Below this line is the material. Write out only its lines from the one containing "Write the FreeCAD" through the one containing "hub_end_chamfer = 0.15", both kept, exactly.

Provided records |
□ □ □ □ □
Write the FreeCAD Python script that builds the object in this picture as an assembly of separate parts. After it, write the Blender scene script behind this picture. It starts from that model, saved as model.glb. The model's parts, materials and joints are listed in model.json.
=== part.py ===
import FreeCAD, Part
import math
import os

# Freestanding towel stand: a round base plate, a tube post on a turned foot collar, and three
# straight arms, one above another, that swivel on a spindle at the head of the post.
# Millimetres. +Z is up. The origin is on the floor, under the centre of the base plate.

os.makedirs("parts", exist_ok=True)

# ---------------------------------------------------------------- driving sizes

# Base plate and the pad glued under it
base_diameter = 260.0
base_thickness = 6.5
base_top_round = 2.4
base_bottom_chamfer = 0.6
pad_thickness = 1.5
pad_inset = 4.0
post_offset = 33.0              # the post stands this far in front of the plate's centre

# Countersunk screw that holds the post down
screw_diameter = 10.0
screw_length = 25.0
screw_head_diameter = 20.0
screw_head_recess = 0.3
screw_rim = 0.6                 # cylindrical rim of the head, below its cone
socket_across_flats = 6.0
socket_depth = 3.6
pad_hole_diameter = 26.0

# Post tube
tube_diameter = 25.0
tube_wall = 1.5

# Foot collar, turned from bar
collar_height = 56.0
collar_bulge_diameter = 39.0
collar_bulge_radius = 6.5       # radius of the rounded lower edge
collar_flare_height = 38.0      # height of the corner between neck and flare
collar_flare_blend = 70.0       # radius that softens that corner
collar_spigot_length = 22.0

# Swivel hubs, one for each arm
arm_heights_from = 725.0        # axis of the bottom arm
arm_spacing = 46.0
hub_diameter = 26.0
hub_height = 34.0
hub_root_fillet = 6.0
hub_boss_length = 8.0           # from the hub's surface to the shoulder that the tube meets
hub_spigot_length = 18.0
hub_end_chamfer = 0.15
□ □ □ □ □
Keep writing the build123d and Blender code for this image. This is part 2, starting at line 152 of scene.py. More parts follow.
□ □ □ □ □
Finished answer |
Write the FreeCAD Python script that builds the object in this picture as an assembly of separate parts. After it, write the Blender scene script behind this picture. It starts from that model, saved as model.glb. The model's parts, materials and joints are listed in model.json.
=== part.py ===
import FreeCAD, Part
import math
import os

# Freestanding towel stand: a round base plate, a tube post on a turned foot collar, and three
# straight arms, one above another, that swivel on a spindle at the head of the post.
# Millimetres. +Z is up. The origin is on the floor, under the centre of the base plate.

os.makedirs("parts", exist_ok=True)

# ---------------------------------------------------------------- driving sizes

# Base plate and the pad glued under it
base_diameter = 260.0
base_thickness = 6.5
base_top_round = 2.4
base_bottom_chamfer = 0.6
pad_thickness = 1.5
pad_inset = 4.0
post_offset = 33.0              # the post stands this far in front of the plate's centre

# Countersunk screw that holds the post down
screw_diameter = 10.0
screw_length = 25.0
screw_head_diameter = 20.0
screw_head_recess = 0.3
screw_rim = 0.6                 # cylindrical rim of the head, below its cone
socket_across_flats = 6.0
socket_depth = 3.6
pad_hole_diameter = 26.0

# Post tube
tube_diameter = 25.0
tube_wall = 1.5

# Foot collar, turned from bar
collar_height = 56.0
collar_bulge_diameter = 39.0
collar_bulge_radius = 6.5       # radius of the rounded lower edge
collar_flare_height = 38.0      # height of the corner between neck and flare
collar_flare_blend = 70.0       # radius that softens that corner
collar_spigot_length = 22.0

# Swivel hubs, one for each arm
arm_heights_from = 725.0        # axis of the bottom arm
arm_spacing = 46.0
hub_diameter = 26.0
hub_height = 34.0
hub_root_fillet = 6.0
hub_boss_length = 8.0           # from the hub's surface to the shoulder that the tube meets
hub_spigot_length = 18.0
hub_end_chamfer = 0.15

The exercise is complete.